_DATA FOR THE TASK_.
((

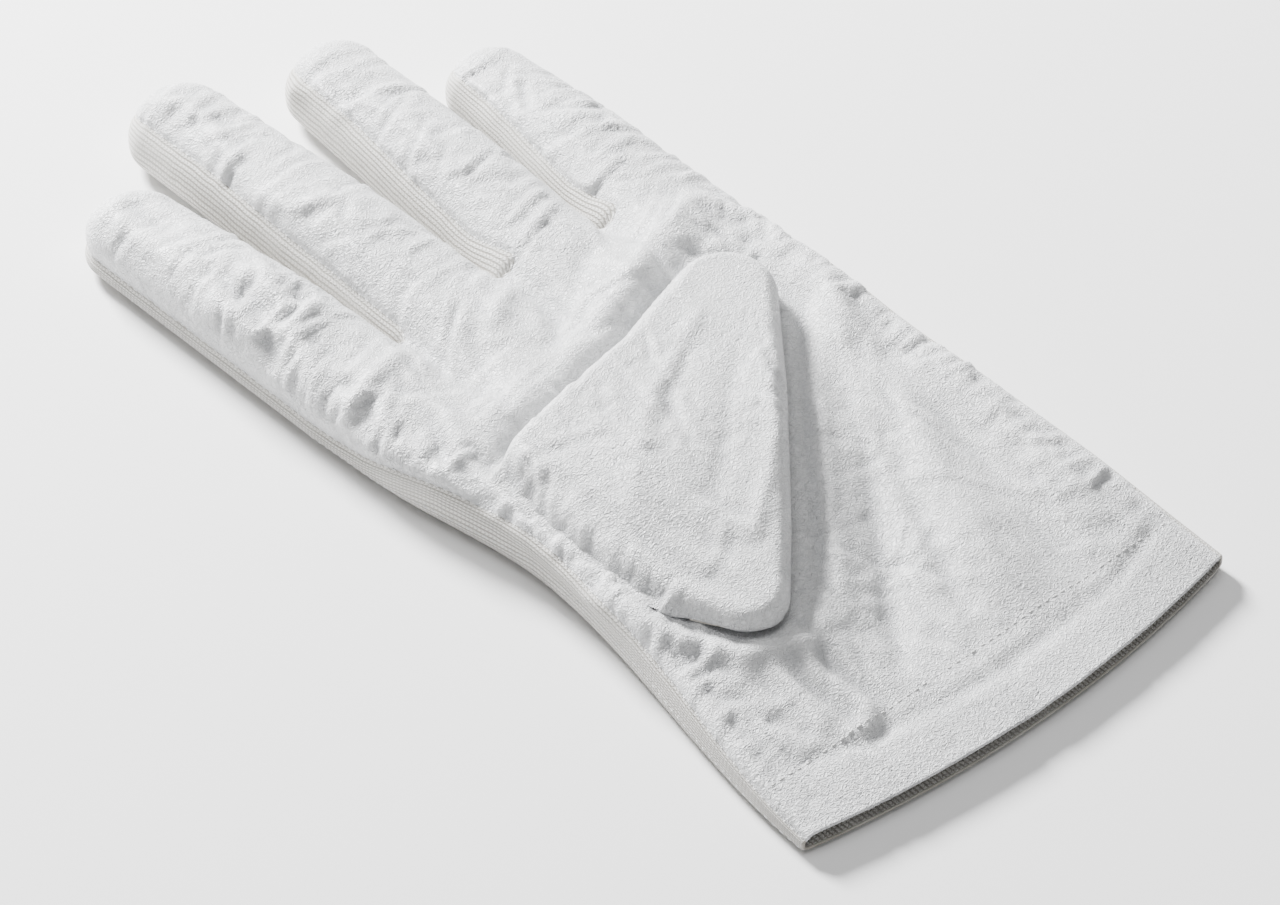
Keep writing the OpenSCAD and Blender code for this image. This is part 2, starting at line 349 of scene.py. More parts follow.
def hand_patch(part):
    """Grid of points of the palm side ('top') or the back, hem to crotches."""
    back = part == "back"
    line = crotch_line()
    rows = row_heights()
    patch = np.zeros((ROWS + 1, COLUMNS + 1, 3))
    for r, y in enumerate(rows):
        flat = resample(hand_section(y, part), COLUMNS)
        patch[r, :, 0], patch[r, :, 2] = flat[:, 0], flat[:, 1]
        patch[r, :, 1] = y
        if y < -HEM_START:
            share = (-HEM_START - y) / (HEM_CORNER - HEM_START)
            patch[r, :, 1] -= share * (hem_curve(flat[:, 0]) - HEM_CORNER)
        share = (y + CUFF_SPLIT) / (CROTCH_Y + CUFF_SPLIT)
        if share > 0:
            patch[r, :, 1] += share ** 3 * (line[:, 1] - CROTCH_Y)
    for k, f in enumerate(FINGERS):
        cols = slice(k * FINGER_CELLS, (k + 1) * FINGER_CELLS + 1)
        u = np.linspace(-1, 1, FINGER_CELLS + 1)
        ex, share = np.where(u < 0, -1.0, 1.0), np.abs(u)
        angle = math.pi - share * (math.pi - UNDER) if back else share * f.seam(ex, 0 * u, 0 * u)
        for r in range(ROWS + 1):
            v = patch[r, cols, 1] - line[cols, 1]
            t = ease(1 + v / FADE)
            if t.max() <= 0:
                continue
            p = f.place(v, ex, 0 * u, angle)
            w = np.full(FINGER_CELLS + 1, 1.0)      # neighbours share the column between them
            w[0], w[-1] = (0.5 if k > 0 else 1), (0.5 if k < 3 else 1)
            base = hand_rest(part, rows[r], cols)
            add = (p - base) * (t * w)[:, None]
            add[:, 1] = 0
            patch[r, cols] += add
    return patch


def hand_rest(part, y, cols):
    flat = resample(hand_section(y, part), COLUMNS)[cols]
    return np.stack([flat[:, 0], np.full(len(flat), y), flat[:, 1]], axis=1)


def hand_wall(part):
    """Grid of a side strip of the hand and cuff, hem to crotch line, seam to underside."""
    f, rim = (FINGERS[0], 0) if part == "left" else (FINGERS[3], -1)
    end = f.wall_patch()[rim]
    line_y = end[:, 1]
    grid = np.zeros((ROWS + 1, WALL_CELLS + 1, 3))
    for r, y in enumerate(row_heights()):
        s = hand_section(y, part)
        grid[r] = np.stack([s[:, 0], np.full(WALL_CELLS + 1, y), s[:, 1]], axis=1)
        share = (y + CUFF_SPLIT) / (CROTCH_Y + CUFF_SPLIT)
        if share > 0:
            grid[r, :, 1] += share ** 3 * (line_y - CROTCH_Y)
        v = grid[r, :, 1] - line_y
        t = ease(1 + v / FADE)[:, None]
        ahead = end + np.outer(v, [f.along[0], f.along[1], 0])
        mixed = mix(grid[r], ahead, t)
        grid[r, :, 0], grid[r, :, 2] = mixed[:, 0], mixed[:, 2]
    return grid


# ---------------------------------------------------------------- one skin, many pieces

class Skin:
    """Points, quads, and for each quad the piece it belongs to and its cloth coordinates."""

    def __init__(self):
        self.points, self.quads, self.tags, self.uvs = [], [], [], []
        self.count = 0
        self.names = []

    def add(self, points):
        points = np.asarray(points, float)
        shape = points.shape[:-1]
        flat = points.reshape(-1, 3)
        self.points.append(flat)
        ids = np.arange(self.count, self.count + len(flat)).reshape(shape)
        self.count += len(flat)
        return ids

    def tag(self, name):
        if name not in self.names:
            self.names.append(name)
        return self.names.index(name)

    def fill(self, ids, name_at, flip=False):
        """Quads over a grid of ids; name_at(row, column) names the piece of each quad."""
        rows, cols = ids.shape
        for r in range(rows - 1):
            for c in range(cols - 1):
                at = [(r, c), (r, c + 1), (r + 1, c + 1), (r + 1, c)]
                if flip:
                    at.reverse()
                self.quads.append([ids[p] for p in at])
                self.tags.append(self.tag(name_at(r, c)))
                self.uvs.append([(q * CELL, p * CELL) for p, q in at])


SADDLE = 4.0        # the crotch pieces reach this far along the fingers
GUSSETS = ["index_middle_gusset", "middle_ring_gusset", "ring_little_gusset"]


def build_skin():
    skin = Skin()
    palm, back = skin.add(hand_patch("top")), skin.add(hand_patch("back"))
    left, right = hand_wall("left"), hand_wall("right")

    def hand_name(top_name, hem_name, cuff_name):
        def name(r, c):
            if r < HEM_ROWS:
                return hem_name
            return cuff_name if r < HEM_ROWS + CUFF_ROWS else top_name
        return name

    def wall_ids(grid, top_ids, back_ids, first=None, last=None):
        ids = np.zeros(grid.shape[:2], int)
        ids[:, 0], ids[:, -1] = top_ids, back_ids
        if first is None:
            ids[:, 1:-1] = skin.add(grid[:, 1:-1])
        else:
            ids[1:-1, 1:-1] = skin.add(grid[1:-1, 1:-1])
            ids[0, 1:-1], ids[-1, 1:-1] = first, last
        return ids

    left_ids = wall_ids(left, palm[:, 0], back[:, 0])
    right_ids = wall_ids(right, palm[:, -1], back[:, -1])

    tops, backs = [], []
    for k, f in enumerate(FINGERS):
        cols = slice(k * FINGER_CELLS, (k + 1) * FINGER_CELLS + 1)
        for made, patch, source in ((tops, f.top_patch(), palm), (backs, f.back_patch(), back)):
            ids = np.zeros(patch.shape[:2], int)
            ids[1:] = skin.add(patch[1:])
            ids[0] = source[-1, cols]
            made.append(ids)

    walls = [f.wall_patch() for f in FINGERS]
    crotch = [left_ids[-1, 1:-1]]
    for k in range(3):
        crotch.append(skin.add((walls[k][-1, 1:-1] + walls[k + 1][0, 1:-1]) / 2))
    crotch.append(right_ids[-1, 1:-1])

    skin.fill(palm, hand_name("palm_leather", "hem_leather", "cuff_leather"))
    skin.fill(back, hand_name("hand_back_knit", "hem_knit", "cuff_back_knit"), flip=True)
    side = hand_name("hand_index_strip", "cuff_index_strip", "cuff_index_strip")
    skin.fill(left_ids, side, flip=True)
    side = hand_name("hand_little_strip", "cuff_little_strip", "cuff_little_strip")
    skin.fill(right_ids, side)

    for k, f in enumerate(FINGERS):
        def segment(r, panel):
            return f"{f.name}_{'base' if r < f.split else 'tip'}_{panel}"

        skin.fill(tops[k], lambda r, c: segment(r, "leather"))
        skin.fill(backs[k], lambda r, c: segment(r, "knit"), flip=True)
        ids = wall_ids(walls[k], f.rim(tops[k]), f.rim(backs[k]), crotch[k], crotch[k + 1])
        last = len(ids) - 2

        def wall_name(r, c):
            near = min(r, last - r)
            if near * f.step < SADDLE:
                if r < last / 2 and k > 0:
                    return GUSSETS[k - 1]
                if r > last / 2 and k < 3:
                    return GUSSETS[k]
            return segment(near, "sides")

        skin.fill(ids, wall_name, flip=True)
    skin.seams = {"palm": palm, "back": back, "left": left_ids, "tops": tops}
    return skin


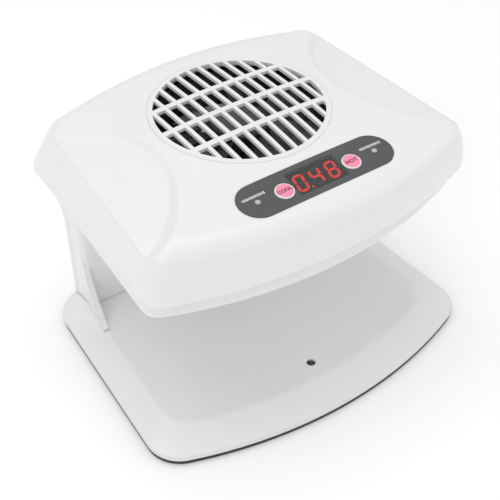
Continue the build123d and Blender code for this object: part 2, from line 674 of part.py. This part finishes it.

))

_REQUEST_. Write out all the entries exactly.

_SOLUTION FOR THIS TASK_.
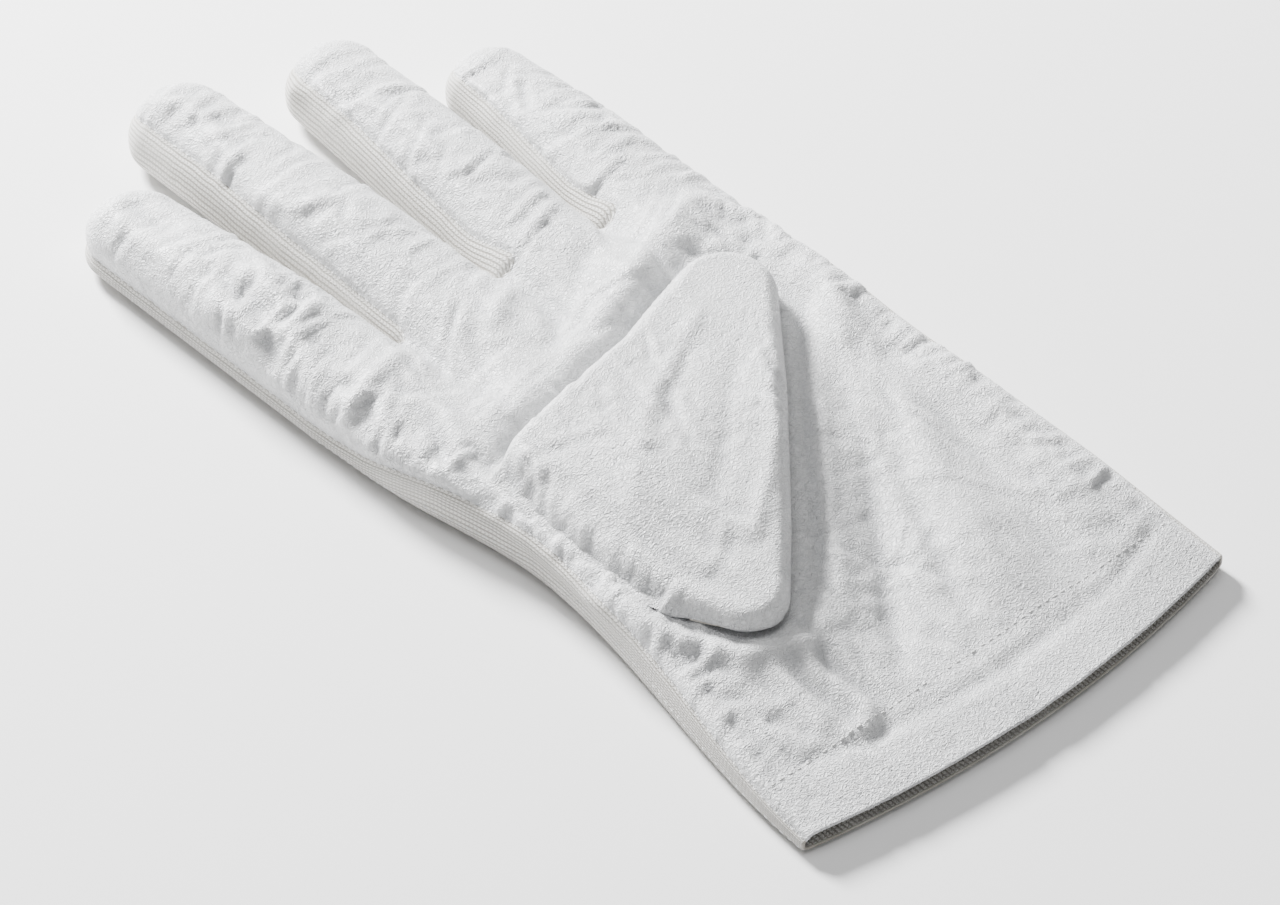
Keep writing the OpenSCAD and Blender code for this image. This is part 2, starting at line 349 of scene.py. More parts follow.
def hand_patch(part):
    """Grid of points of the palm side ('top') or the back, hem to crotches."""
    back = part == "back"
    line = crotch_line()
    rows = row_heights()
    patch = np.zeros((ROWS + 1, COLUMNS + 1, 3))
    for r, y in enumerate(rows):
        flat = resample(hand_section(y, part), COLUMNS)
        patch[r, :, 0], patch[r, :, 2] = flat[:, 0], flat[:, 1]
        patch[r, :, 1] = y
        if y < -HEM_START:
            share = (-HEM_START - y) / (HEM_CORNER - HEM_START)
            patch[r, :, 1] -= share * (hem_curve(flat[:, 0]) - HEM_CORNER)
        share = (y + CUFF_SPLIT) / (CROTCH_Y + CUFF_SPLIT)
        if share > 0:
            patch[r, :, 1] += share ** 3 * (line[:, 1] - CROTCH_Y)
    for k, f in enumerate(FINGERS):
        cols = slice(k * FINGER_CELLS, (k + 1) * FINGER_CELLS + 1)
        u = np.linspace(-1, 1, FINGER_CELLS + 1)
        ex, share = np.where(u < 0, -1.0, 1.0), np.abs(u)
        angle = math.pi - share * (math.pi - UNDER) if back else share * f.seam(ex, 0 * u, 0 * u)
        for r in range(ROWS + 1):
            v = patch[r, cols, 1] - line[cols, 1]
            t = ease(1 + v / FADE)
            if t.max() <= 0:
                continue
            p = f.place(v, ex, 0 * u, angle)
            w = np.full(FINGER_CELLS + 1, 1.0)      # neighbours share the column between them
            w[0], w[-1] = (0.5 if k > 0 else 1), (0.5 if k < 3 else 1)
            base = hand_rest(part, rows[r], cols)
            add = (p - base) * (t * w)[:, None]
            add[:, 1] = 0
            patch[r, cols] += add
    return patch


def hand_rest(part, y, cols):
    flat = resample(hand_section(y, part), COLUMNS)[cols]
    return np.stack([flat[:, 0], np.full(len(flat), y), flat[:, 1]], axis=1)


def hand_wall(part):
    """Grid of a side strip of the hand and cuff, hem to crotch line, seam to underside."""
    f, rim = (FINGERS[0], 0) if part == "left" else (FINGERS[3], -1)
    end = f.wall_patch()[rim]
    line_y = end[:, 1]
    grid = np.zeros((ROWS + 1, WALL_CELLS + 1, 3))
    for r, y in enumerate(row_heights()):
        s = hand_section(y, part)
        grid[r] = np.stack([s[:, 0], np.full(WALL_CELLS + 1, y), s[:, 1]], axis=1)
        share = (y + CUFF_SPLIT) / (CROTCH_Y + CUFF_SPLIT)
        if share > 0:
            grid[r, :, 1] += share ** 3 * (line_y - CROTCH_Y)
        v = grid[r, :, 1] - line_y
        t = ease(1 + v / FADE)[:, None]
        ahead = end + np.outer(v, [f.along[0], f.along[1], 0])
        mixed = mix(grid[r], ahead, t)
        grid[r, :, 0], grid[r, :, 2] = mixed[:, 0], mixed[:, 2]
    return grid


# ---------------------------------------------------------------- one skin, many pieces

class Skin:
    """Points, quads, and for each quad the piece it belongs to and its cloth coordinates."""

    def __init__(self):
        self.points, self.quads, self.tags, self.uvs = [], [], [], []
        self.count = 0
        self.names = []

    def add(self, points):
        points = np.asarray(points, float)
        shape = points.shape[:-1]
        flat = points.reshape(-1, 3)
        self.points.append(flat)
        ids = np.arange(self.count, self.count + len(flat)).reshape(shape)
        self.count += len(flat)
        return ids

    def tag(self, name):
        if name not in self.names:
            self.names.append(name)
        return self.names.index(name)

    def fill(self, ids, name_at, flip=False):
        """Quads over a grid of ids; name_at(row, column) names the piece of each quad."""
        rows, cols = ids.shape
        for r in range(rows - 1):
            for c in range(cols - 1):
                at = [(r, c), (r, c + 1), (r + 1, c + 1), (r + 1, c)]
                if flip:
                    at.reverse()
                self.quads.append([ids[p] for p in at])
                self.tags.append(self.tag(name_at(r, c)))
                self.uvs.append([(q * CELL, p * CELL) for p, q in at])


SADDLE = 4.0        # the crotch pieces reach this far along the fingers
GUSSETS = ["index_middle_gusset", "middle_ring_gusset", "ring_little_gusset"]


def build_skin():
    skin = Skin()
    palm, back = skin.add(hand_patch("top")), skin.add(hand_patch("back"))
    left, right = hand_wall("left"), hand_wall("right")

    def hand_name(top_name, hem_name, cuff_name):
        def name(r, c):
            if r < HEM_ROWS:
                return hem_name
            return cuff_name if r < HEM_ROWS + CUFF_ROWS else top_name
        return name

    def wall_ids(grid, top_ids, back_ids, first=None, last=None):
        ids = np.zeros(grid.shape[:2], int)
        ids[:, 0], ids[:, -1] = top_ids, back_ids
        if first is None:
            ids[:, 1:-1] = skin.add(grid[:, 1:-1])
        else:
            ids[1:-1, 1:-1] = skin.add(grid[1:-1, 1:-1])
            ids[0, 1:-1], ids[-1, 1:-1] = first, last
        return ids

    left_ids = wall_ids(left, palm[:, 0], back[:, 0])
    right_ids = wall_ids(right, palm[:, -1], back[:, -1])

    tops, backs = [], []
    for k, f in enumerate(FINGERS):
        cols = slice(k * FINGER_CELLS, (k + 1) * FINGER_CELLS + 1)
        for made, patch, source in ((tops, f.top_patch(), palm), (backs, f.back_patch(), back)):
            ids = np.zeros(patch.shape[:2], int)
            ids[1:] = skin.add(patch[1:])
            ids[0] = source[-1, cols]
            made.append(ids)

    walls = [f.wall_patch() for f in FINGERS]
    crotch = [left_ids[-1, 1:-1]]
    for k in range(3):
        crotch.append(skin.add((walls[k][-1, 1:-1] + walls[k + 1][0, 1:-1]) / 2))
    crotch.append(right_ids[-1, 1:-1])

    skin.fill(palm, hand_name("palm_leather", "hem_leather", "cuff_leather"))
    skin.fill(back, hand_name("hand_back_knit", "hem_knit", "cuff_back_knit"), flip=True)
    side = hand_name("hand_index_strip", "cuff_index_strip", "cuff_index_strip")
    skin.fill(left_ids, side, flip=True)
    side = hand_name("hand_little_strip", "cuff_little_strip", "cuff_little_strip")
    skin.fill(right_ids, side)

    for k, f in enumerate(FINGERS):
        def segment(r, panel):
            return f"{f.name}_{'base' if r < f.split else 'tip'}_{panel}"

        skin.fill(tops[k], lambda r, c: segment(r, "leather"))
        skin.fill(backs[k], lambda r, c: segment(r, "knit"), flip=True)
        ids = wall_ids(walls[k], f.rim(tops[k]), f.rim(backs[k]), crotch[k], crotch[k + 1])
        last = len(ids) - 2

        def wall_name(r, c):
            near = min(r, last - r)
            if near * f.step < SADDLE:
                if r < last / 2 and k > 0:
                    return GUSSETS[k - 1]
                if r > last / 2 and k < 3:
                    return GUSSETS[k]
            return segment(near, "sides")

        skin.fill(ids, wall_name, flip=True)
    skin.seams = {"palm": palm, "back": back, "left": left_ids, "tops": tops}
    return skin


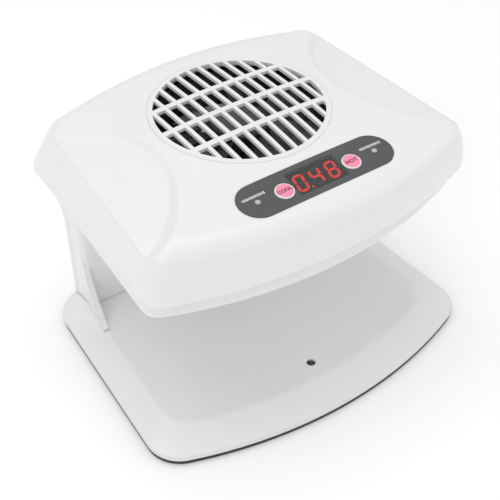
Continue the build123d and Blender code for this object: part 2, from line 674 of part.py. This part finishes it.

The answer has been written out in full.